Wait a minute… Beast master does things? I was given to understand it was an unplayable affront against God and nature and should never be used for anything under any circumstances ever. You mean to say the internet is given to hyperbole!?
My group’s instance of this is vehicular, but the gunner (who has twice now ended combat on the first action of the first turn, eliminating all hostiles before anyone else on either side got a shot) is dating the pilot (who is also sensor operator and has been acting to get the gunner bonuses before combat starts, and has been causing the gunner to be in position to shoot).
What’s the system?
In 5e do you really need to do any better than a Pegasus granted by Find Great Steed? It flies three times faster than you can walk and has an actual number of hit points.
Though a Broom of Flying or Flying Carpet are also pretty handy in the “doesn’t die out from under your butt” department.

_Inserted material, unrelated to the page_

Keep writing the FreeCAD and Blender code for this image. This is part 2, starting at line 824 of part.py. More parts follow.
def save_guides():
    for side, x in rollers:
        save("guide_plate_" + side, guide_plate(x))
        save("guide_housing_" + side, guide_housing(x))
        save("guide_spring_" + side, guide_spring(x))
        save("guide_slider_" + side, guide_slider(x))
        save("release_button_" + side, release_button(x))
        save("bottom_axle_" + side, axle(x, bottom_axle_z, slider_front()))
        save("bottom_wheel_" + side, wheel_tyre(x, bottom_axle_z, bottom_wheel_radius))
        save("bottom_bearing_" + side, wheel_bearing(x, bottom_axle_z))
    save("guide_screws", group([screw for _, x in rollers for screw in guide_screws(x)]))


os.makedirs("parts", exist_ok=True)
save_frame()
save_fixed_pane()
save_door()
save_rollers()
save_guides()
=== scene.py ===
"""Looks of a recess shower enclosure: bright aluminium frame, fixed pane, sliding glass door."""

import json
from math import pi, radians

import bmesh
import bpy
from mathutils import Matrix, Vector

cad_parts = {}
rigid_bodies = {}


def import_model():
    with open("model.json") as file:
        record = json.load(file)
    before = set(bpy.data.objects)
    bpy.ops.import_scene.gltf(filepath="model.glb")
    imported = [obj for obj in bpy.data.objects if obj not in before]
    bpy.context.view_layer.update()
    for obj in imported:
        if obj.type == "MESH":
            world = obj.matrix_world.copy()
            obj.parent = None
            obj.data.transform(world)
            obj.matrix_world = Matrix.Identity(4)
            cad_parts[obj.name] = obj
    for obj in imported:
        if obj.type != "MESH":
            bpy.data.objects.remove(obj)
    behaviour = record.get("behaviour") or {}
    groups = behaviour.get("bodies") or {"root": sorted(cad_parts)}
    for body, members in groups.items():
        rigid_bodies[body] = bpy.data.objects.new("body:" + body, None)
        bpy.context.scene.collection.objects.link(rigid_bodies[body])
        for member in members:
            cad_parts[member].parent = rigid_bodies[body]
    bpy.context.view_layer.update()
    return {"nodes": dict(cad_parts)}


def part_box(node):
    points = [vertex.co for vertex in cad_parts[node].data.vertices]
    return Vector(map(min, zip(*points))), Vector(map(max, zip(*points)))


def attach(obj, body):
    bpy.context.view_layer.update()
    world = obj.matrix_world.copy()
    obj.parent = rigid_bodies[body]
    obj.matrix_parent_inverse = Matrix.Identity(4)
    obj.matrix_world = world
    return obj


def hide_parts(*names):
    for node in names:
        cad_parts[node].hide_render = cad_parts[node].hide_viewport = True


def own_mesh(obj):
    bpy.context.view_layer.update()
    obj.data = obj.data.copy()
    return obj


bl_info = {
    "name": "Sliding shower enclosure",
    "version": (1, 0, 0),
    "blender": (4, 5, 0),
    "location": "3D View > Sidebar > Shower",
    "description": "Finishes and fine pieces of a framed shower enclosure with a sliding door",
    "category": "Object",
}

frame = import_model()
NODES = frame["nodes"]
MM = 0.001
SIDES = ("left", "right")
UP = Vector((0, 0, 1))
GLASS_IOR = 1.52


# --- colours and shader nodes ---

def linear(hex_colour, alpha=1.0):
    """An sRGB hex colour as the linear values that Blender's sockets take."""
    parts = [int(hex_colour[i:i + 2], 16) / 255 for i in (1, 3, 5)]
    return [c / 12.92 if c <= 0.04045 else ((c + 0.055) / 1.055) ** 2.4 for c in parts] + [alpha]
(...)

This conversation reminds me of that one time I was playing a gestalt Mystic/Arcane Archer winged Tiefling. They just flew around by themselves and shot arrows around like they thought a longbow was a semi-automatic rifle. (Wait, didn’t I link that character sheet in the comments before?)
The mechanics of the Peasant Railgun dictate that the best medium for rapid transit is crowd surfing
Using the homebrew book, ‘In the Company of Dragons’. So we had a draconic party member… however, they started Small size. So it was the dragon being carted around by the much larger Goliath Barbarian woman. Perhaps in a few levels and a growth spurt, the dynamic will be reversed.